Curiosa interrogante. Tomémosla con calma. La palabra vida es una de las más bellas expresiones que reiteradamente pronunciamos en la conversación diaria. ¿Por qué? Porque la conocemos muy bien, pues está dentro de nosotros y nosotros no podemos estar sin ella. Y si nos falla, hasta allí llegamos. También se debe a la buena o mala costumbre nuestra de no callar lo que tenemos.

Y, ¿desde cuándo disfrutamos de tan grata compañía? El preciado don de la vida lo poseemos desde el advenimiento del reducido vientre materno, más aún, desde el momento de la concepción.
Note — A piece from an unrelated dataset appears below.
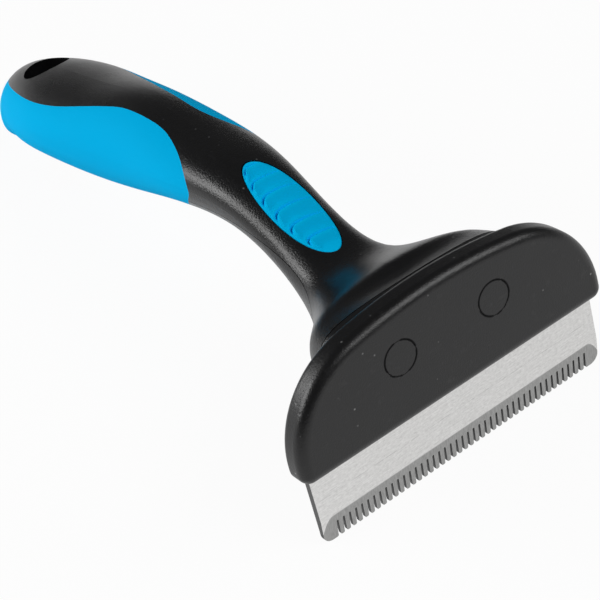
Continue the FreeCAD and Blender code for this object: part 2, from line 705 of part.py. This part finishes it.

Y con el simple hecho  del nacimiento los seres humanos adquirimos, además de la propia vida, algo que nos es esencial para la actuación como ciudadanos: la personalidad jurídica, la cual, a su vez, nos confiere la dignidad y con ella la capacidad para ejercer los derechos y asumir obligaciones.

Con el nacimiento también obtenemos el rico tesoro de la libertad, la libertad de pensamiento, de acción y de conciencia, derechos muy naturales y jurídicos que las autoridades están obligadas no solo a respetarlos sino también a protegerlos y defenderlos. Esa libertad abarca, entre tantos otros, el derecho de estudiar y prepararnos de acuerdo con nuestras aptitudes y gustos, y a desempeñarnos en cualquier actividad laboral. Y, ¿por qué no?, a formar nuestro propio patrimonio.

Volviendo al vocablo vida, a esta podemos conceptuarla como una sucesión de actos –llamémosles heterogéneos– alegres y satisfactorios, algunos o muchos; desdichados, otros. Es decir, como un camino no exento de escollos. Sobre ella, los diccionarios abundan en definiciones. Así, el manual de la Academia Española de la Lengua, la define: “Estado de actividad de los seres orgánicos”. Otra, “Espacio de tiempo que transcurre desde el nacimiento de un animal o de un vegetal hasta su muerte”. También, como el modo de vivir, o la duración de las cosas.

Pero, ¿para qué vivimos?, que es la interrogante que encabeza esta nota. La vida no nos costó nada. Ni siquiera la pedimos. Ese misterioso bien es un don divino. Entonces debemos justificar el hecho de poseerla gratuitamente, ¿cómo? haciendo útil nuestra existencia. Estamos obligados a corresponder a esa dádiva con aportes a la sociedad, a la humanidad y a la propia naturaleza que amorosamente nos ha cobijado. Para ello contamos con la capacidad intelectual, con la fuerza de  voluntad y con la perseverancia. La tarea a cumplir puede ser de cualquier orden, en forma material, intelectual o espiritual.

Nuestros predecesores –con quienes estamos endeudados– hicieron grandes inventos, levantaron inmensas construcciones: catedrales, puentes, canales; fabricaron maquinarias e instrumentos para hacer más fácil el trabajo del hombre; no han cesado en el desarrollo y perfeccionamiento de las comunicaciones humanas. Crearon grandes obras literarias y artísticas, e idearon credos políticos y religiosos, como también nos dejaron la Filosofía y a la Ciencia.

Entonces, la vida nuestra debe encaminarse a abrir y alumbrar caminos. La muy virtuosa madre Teresa de Calcuta nos dejó esta reflexión: “La vida pasa una sola vez”. En fin, la vida debe ser para servir, para hacer el bien.